NSF grant to help UIC project for faster computing
A $500,000, three-year grant from the National Science Foundation will allow researchers in the University of Illinois at Chicago College of Engineering to refine a new method of data processing that promises up to 10 times faster speeds for software running on currently available hardware.
The speed with which individual computer processors have grown faster and more efficient has slowed down in recent years due to physical limitations. To get around this apparent speed limit, hardware designers have resorted to designing computer chips that contain multiple independent processors, also known as cores. The resulting machine is known as a multi-core computer.
This work-around is limited by the need to coordinate activities between processors, currently done using what’s called a lock.
When a program uses multiple cores concurrently, there are times when a critical piece of information or data needs to be modified before the next step in computing can take place. To prevent multiple chips from accessing that shared resource simultaneously – which could lead to errors – the data is temporarily “locked,” meaning that only one core can handle and modify it at a time. But locking can be slow. The chip must first “acquire” the lock, or send signals to all the other chips that the data it needs to modify is off-limits; then it does what it needs to do with that data, before finally releasing the lock, making it available to other processors in the computer.
“This method of locking shared data is known as synchronized access, which can be highly inefficient,” said Jakob Eriksson, associate professor of computer science in the UIC College of Engineering and principal investigator on the grant.
Eriksson and his students will refine an alternative approach to handling shared data resources on multi-core computers.
“Instead of synchronization or locking, we are looking at another way of computing called delegation,” Eriksson said.
In delegation, a single core acts as a server whose sole job it is to deal with data that needs to be shared among processors. While delegation often comes with a higher initial cost in terms of time needed, ultimately, performance can be much faster than with locking on modern computers.
“Consider the analogy of a family doing dishes,” Eriksson said. “The locking approach is inefficient: each family member opens the tap, squirts some soap, washes one dish, closes the tap, dries their hands and then waits for their turn to use the sink again. With the delegation approach, the family members hand their dishes to a single designated washer who uses a pre-filled sink of soapy water and quickly does the dishes for everybody. For a single shared resource – in this analogy that’s the sink – with many users contending for it, delegation is always more efficient.”
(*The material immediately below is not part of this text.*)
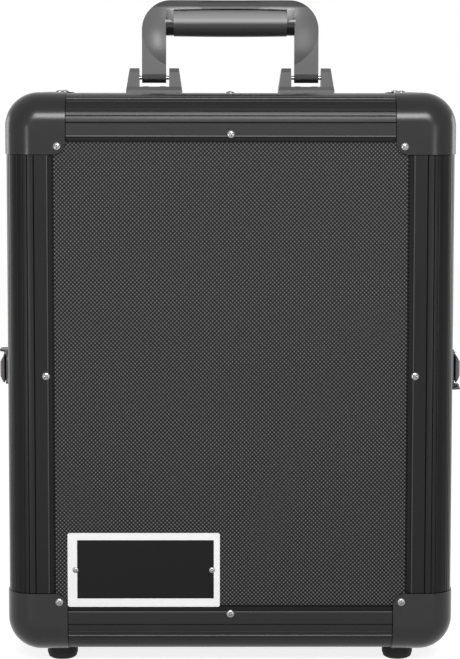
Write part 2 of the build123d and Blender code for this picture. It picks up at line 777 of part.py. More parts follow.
def latch_plate():
    """Latch plate on the base: packer, plate, rotor boss, claw ears and padlock tab."""
    half = LATCH_WIDTH / 2
    plate = outward(0, LATCH_PLATE, LATCH_FRONT, LATCH_BACK, -half, half)
    packer = outward(-SEAT, 0, SEAM + BASE_RIM_DEPTH + 0.2, LATCH_BACK, -half, half)
    boss_base = Plane(origin=(-RIGHT - LATCH_PLATE, ROTOR_Y, MIDDLE), z_dir=(-1, 0, 0)).location
    boss_height = BOSS_TOP - LATCH_PLATE
    boss = boss_base * Cone(
        BOSS_RADIUS, BOSS_RADIUS - 1.5, boss_height, align=(Align.CENTER, Align.CENTER, Align.MIN)
    )
    crown = Pos(CLAW_AXIS_Y, CLAW_AXIS_S) * Circle(CLAW_EAR_RADIUS)
    neck = flat(
        CLAW_AXIS_Y - CLAW_EAR_RADIUS, CLAW_AXIS_Y + CLAW_EAR_RADIUS, LATCH_PLATE - 0.2, CLAW_AXIS_S
    )
    ear_start = CLAW_HALF_WIDTH + 0.3
    ear = side_profile(crown + neck, ear_start, ear_start + CLAW_EAR_WIDTH)
    ears = top_and_bottom([ear])
    tab_high = half - LATCH_PLATE - 0.2
    tab_low = tab_high - LATCH_PLATE
    tab = eye_tab(PLATE_TAB_FRONT, PLATE_TAB_BACK, tab_low, tab_high, LATCH_PLATE + 0.2)
    root = outward(0, LATCH_PLATE + 0.2, LATCH_FRONT, PLATE_TAB_BACK, tab_low, tab_high)
    body = joined([plate, packer, boss, *ears, tab, root])
    body = body - disc(STEM_RADIUS + RUNNING_FIT, -SEAT - 1, BOSS_TOP + 1, ROTOR_Y)
    return body - rod(CLAW_PIN_RADIUS, CLAW_AXIS_S, CLAW_AXIS_Y, -half, half)


def claw():
    """Claw: a barrel on the pin and a rising arm with bevelled sides, hooked over the keeper lip."""
    hook_back = CLAW_TIP_Y + CLAW_HOOK
    arm = Polygon(
        (CLAW_AXIS_Y, CLAW_AXIS_S + CLAW_BARREL - 0.1),
        (CLAW_TIP_Y + 9, CLAW_ARM_TOP - 0.2),
        (CLAW_TIP_Y + 2.4, CLAW_ARM_TOP),
        (CLAW_TIP_Y, CLAW_ARM_TOP - 1.6),
        (CLAW_TIP_Y, CLAW_TIP_UNDER + 0.5),
        (CLAW_TIP_Y + 0.5, CLAW_TIP_UNDER),
        (hook_back, CLAW_TIP_UNDER),
        (hook_back, CLAW_ARM_UNDER),
        (RIDGE_BACK + 0.8, CLAW_ARM_UNDER),
        (CLAW_AXIS_Y - 1, CLAW_AXIS_S - 2.0),
        align=None,
    )
    barrel = Pos(CLAW_AXIS_Y, CLAW_AXIS_S) * Circle(CLAW_BARREL - 0.1)
    bore = Pos(CLAW_AXIS_Y, CLAW_AXIS_S) * Circle(CLAW_PIN_RADIUS + RUNNING_FIT)
    bar = side_profile(arm + barrel - bore, -CLAW_HALF_WIDTH, CLAW_HALF_WIDTH)
    crown = Polygon(
        (CLAW_HALF_WIDTH, 0), (CLAW_HALF_WIDTH, CLAW_SHOULDER), (CLAW_CROWN_HALF, CLAW_ARM_TOP),
        (-CLAW_CROWN_HALF, CLAW_ARM_TOP), (-CLAW_HALF_WIDTH, CLAW_SHOULDER), (-CLAW_HALF_WIDTH, 0), align=None,
    )
    barrel_back = CLAW_AXIS_Y + CLAW_BARREL
    reach = barrel_back - CLAW_TIP_Y
    across = Plane(origin=(-RIGHT, barrel_back, MIDDLE), x_dir=(0, 0, 1), z_dir=(0, -1, 0))
    return bar & extrude(across * crown, reach)


def rotor():
    """Rotor: a disc on a stem, with two ears for the wing."""
    body = disc(ROTOR_RADIUS, ROTOR_BOTTOM, ROTOR_TOP, ROTOR_Y)
    stem = disc(STEM_RADIUS, -SEAT + 0.4, ROTOR_BOTTOM, ROTOR_Y)
    cheek = Pos(WING_AXIS_Y, WING_AXIS_S) * Circle(WING_EAR_RADIUS)
    neck = flat(WING_AXIS_Y - WING_EAR_RADIUS, WING_AXIS_Y + WING_EAR_RADIUS, ROTOR_TOP - 0.2, WING_AXIS_S)
    bore = Pos(WING_AXIS_Y, WING_AXIS_S) * Circle(WING_PIN_RADIUS + RUNNING_FIT)
    ear = side_profile(cheek + neck - bore, WING_EAR_START, WING_EAR_START + WING_EAR_WIDTH)
    return joined([body, stem, *top_and_bottom([ear])])


def wing():
    """Folding wing: a barrel and pin between the rotor's ears, and a flat grip with a raised end."""
    barrel_half = WING_EAR_START - 0.2
    pin_half = WING_EAR_START + WING_EAR_WIDTH
    barrel_radius = WING_AXIS_S - ROTOR_TOP - 0.1
    barrel = rod(barrel_radius, WING_AXIS_S, WING_AXIS_Y, -barrel_half, barrel_half)
    pin = rod(WING_PIN_RADIUS, WING_AXIS_S, WING_AXIS_Y, -pin_half, pin_half)
    low_s = WING_AXIS_S - 1.3
    high_s = WING_AXIS_S + 1.3
    neck = outward(low_s, high_s, WING_AXIS_Y, WING_SHOULDER_Y, -barrel_half, barrel_half)
    blade = outward(low_s, high_s, WING_SHOULDER_Y, WING_END_Y, -WING_HALF_WIDTH, WING_HALF_WIDTH)
    bead = outward(low_s, WING_BEAD_TOP, WING_END_Y - 5, WING_END_Y, -WING_HALF_WIDTH, WING_HALF_WIDTH)
    grip = blade + bead
    grip = fillet(grip.edges().filter_by(Axis.X).group_by(Axis.Y)[-1], WING_CORNER)
    return joined([barrel, pin, neck, grip])


def turned(shape):
    """The left side's piece turned half a turn about Y to the right side."""
    return Pos(0, 0, MIDDLE) * Rot(0, 180, 0) * Pos(0, 0, -MIDDLE) * shape


def make_latches():
    """Two twist latches with their keepers, rivets and claw pins."""
    keeper_places = [((-RIGHT - LATCH_PLATE, KEEPER_RIVET_Y, MIDDLE + z), (-1, 0, 0)) for z in (-8, 8)]
    plate_places = [
        ((-RIGHT - LATCH_PLATE, y, MIDDLE + z), (-1, 0, 0))
        for y, reach in ((FRONT_RIVET_Y, FRONT_RIVET_Z), (BACK_RIVET_Y, BACK_RIVET_Z))
        for z in (-reach, reach)
    ]
    rivet = fastener(RIVET_RADIUS, RIVET_HEIGHT, LATCH_PLATE + SCREW_LENGTH)
    half_pin = CLAW_HALF_WIDTH + 0.3 + CLAW_EAR_WIDTH
    pin = rod(CLAW_PIN_RADIUS, CLAW_AXIS_S, CLAW_AXIS_Y, -half_pin, half_pin)
    pieces = {
        "keeper": drilled(keeper(), keeper_places),
        "latch_plate": drilled(latch_plate(), plate_places),
        "claw": claw(),
        "rotor": rotor(),
        "wing": wing(),
    }
    for name, piece in pieces.items():
        save(piece, f"{name}_left")
        save(turned(piece), f"{name}_right")
    groups = {
        "keeper_rivets": [seated(rivet, *place) for place in keeper_places],
        "latch_rivets": [seated(rivet, *place) for place in plate_places],
        "claw_pins": [pin],
    }
    for name, solids in groups.items():
        group([*solids, *(turned(solid) for solid in solids)], name)


def main():
    """Write every piece."""
    edge_set(
        lid_section(), "lid_edge", [left_flange_screw()],
        [top_flange_screw(), top_leg_screw(LID_LEG_SCREW_INSET)], at_back=False,
    )
    edge_set(
        base_section(), "base_edge", [left_flange_screw(), left_leg_screw()],
        [top_flange_screw(), top_leg_screw(FLANGE_SCREW_INSET)], at_back=True,
    )
    make_caps()
    make_posts()
    make_lid_rim()
    make_base_rim()
    make_panels()
    make_foam()
    make_screws()
    make_feet()
    make_badge()
    make_handle()
    make_lugs()
    make_latches()


main()
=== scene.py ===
"""Looks of the flight case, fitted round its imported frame. Metres, +Z up, lid towards -Y."""
import math
import random

import bmesh
import bpy
from mathutils import Euler, Matrix, Vector


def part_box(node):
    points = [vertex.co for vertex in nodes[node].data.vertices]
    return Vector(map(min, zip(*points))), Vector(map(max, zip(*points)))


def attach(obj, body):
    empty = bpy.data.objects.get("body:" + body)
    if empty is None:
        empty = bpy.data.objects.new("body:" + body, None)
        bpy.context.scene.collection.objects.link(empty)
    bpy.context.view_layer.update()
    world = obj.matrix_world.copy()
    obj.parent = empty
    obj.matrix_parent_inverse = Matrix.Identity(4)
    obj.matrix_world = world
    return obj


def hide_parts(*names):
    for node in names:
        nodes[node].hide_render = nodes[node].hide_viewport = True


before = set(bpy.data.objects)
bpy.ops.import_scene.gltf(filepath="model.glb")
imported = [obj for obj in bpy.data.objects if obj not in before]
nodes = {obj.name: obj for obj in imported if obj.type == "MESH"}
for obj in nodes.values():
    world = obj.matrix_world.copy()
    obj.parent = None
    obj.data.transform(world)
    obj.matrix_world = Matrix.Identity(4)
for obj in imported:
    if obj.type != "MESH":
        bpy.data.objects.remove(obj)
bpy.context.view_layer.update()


# Aluminium edge profiles, corner posts and closing rims
# Black anodised extrusions with a grooved round edge, cut to length and held by screws.
# Fine draw lines run along each length, and the anodising varies a little from place to place.
UPRIGHT_SHEEN = 0.011
LEVEL_SHEEN = 0.019
# Colour of the profiles' inner lip beside the panels: near black, as painted shade.
LIP_PAINTED_SHADE = 0.010
# Width and brightness of a painted highlight line on the ridge just outside the lip.
RIDGE_HIGHLIGHT_WIDTH = 0.0008
RIDGE_HIGHLIGHT_GAIN = 3.5
DRAW_LINE_SCALE = 900
CLOUD_SCALE = 14
# Beyond these the profiles are painted black, as a thin painted shadow line at the corner caps' edges.
CAP_EDGE_X = 0.1194
CAP_EDGE_RISE = 0.1609
MID_HEIGHT = 0.2175
LIP_INNER_X = 0.133
LIP_LOW_Z = 0.043
LIP_HIGH_Z = 0.392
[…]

In previous research, Eriksson’s group showed that an efficient delegation system can dramatically outperform locking-based methods on processes that need shared access to individual items of data. They found that delegation is 10 times faster than using a lock-based processing system.
Under the new grant, Eriksson will continue to refine delegation-based processing by identifying and eliminating roadblocks to additional gains in processing speed, and by adapting delegation to work in a wider range of settings.